Suffused with an almost Victorian flush of color, a mélange of warm reds and translucent pinks, the room is cooled with a current of green. Lettuce-colored curtains are at the windows, and flashes of verdure pass from the paintings to the large Korean vase that stands in one corner and the massing of lilies that float in another.

“The nineteenth century,” admits Lee Radziwill, “is my period. Of course that gives me a wide canvas to work with. I adore the fine Empire and Regency work of the earlier decades, of course, but I also have an affinity for the more elaborate aesthetic of the Victorians. Their sense of decorative freedom, their enthusiasm for exotica and for collecting amuses me. The way they would strew mementos from the colonies about their rooms, for instance. My use of oriental pieces in a Western setting certainly has that precedent.”

However, such details as three narwhal tusks, which look like mythical unicorn horns, and a polished coconut from the Seychelles which has the icy perfection of an Arp sculpture, are refinements that few Victorians would have dared. And they are details that stamp the apartment as being very much a product of our own resourceful era, where little is scorned if it has perfection of form. As the eye travels around the room, encompassing a fifth-century Roman head in the same glance as a French rococo mirror, or looks down to the stylized garden of the Bessarabian rug underfoot, one thing is quickly apparent. Here is an unusual sensibility at work, a synthesizing taste which has the talent—perhaps born of her own international background—for uniting objects separated by great gulfs of space. Time and culture have been joined together into a single logical network of harmony.

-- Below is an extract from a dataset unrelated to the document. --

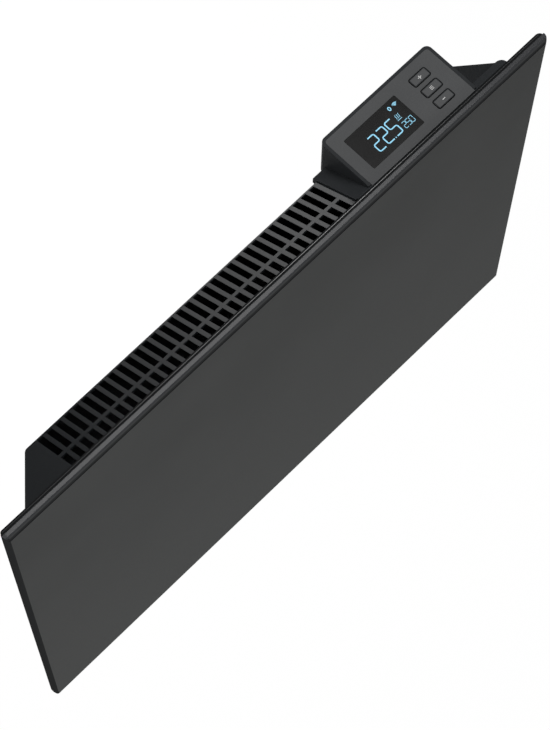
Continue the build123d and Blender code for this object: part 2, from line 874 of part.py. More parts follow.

The hall is an important visual component of the overall scheme of the apartment. A superb Francis Bacon is hung on gray blue velvet. It is a magisterial work which dominates the room with its tensely resolved composition, quivering with the energy and fury of the twentieth century. The dialogue between the living room and the hall becomes that of two epochs, an interchange made more poignant by the fact that the blocks of diagonal color in the painting—green and red—respond to the main tonal theme in the living room. A rather provocative link is thus established between art and decoration.

The dining room continues the axis of the living room and hall, restating several of the themes of the apartment. A moiré fabric covers the walls and is matched by curtains, while nineteenth-century Indian glass paintings (a curious and much neglected art form), provide the oriental quotations. The dining table and chairs are outstanding Regency pieces, their tawny surfaces a continuation of the speckled textures that appear in all the rooms—in her lovely tortoiseshell card case collection, for instance, which is disposed throughout the space, and in the mottled fabric of the sofa in the hall.

The upper floor of the apartment is totally opposed in mood to the living areas, but the underlying principles are the same. The concern for the richness and ambiguity of surface color appears again in the bedroom. The frames of a fine collection of nineteenth-century botanical watercolors are painted in trompe l'oeil to simulate marble, while the bedroom furniture itself, which consists of pieces from several different periods, is united by painted surfaces, giving them a guileless country air. All of it serves to produce a pleasing contrast to the more sophisticated qualities of the living room.

“I like to imagine I'm in the country when I'm up here,” explains Lee Radziwill, and certainly the leafy extremities of Central Park, glimpsed through the windows, conform with the created illusion of country living.

“Of course friends have asked me to help them with their decoration, but I've resisted. I think that designing living space is a rather personal and sensitive thing,” she says thoughtfully. “Some people have an innate knack for the visual; it's something you're born with. Yes, I would call it an emotion.

"I think that the two things I have tried to deal with in creating my own home are both rather intangible: light and life. The former is so important to me. I love the sun and the sky, the movement of light. I composed all the rooms to reflect that sense. Life, of course, comes from the plants that I absolutely surround myself with. Green flowers fascinate me. Lilies, a strange bloom called bells of Ireland, and a marvelous zinnia called Envy!

“What I believe in most of all is simplicity. Lovely things look best when displayed against clear, honest backgrounds. I've never cared for the pattern-on-pattern school. I think a home should be a very calm oasis in this hectic world of ours.”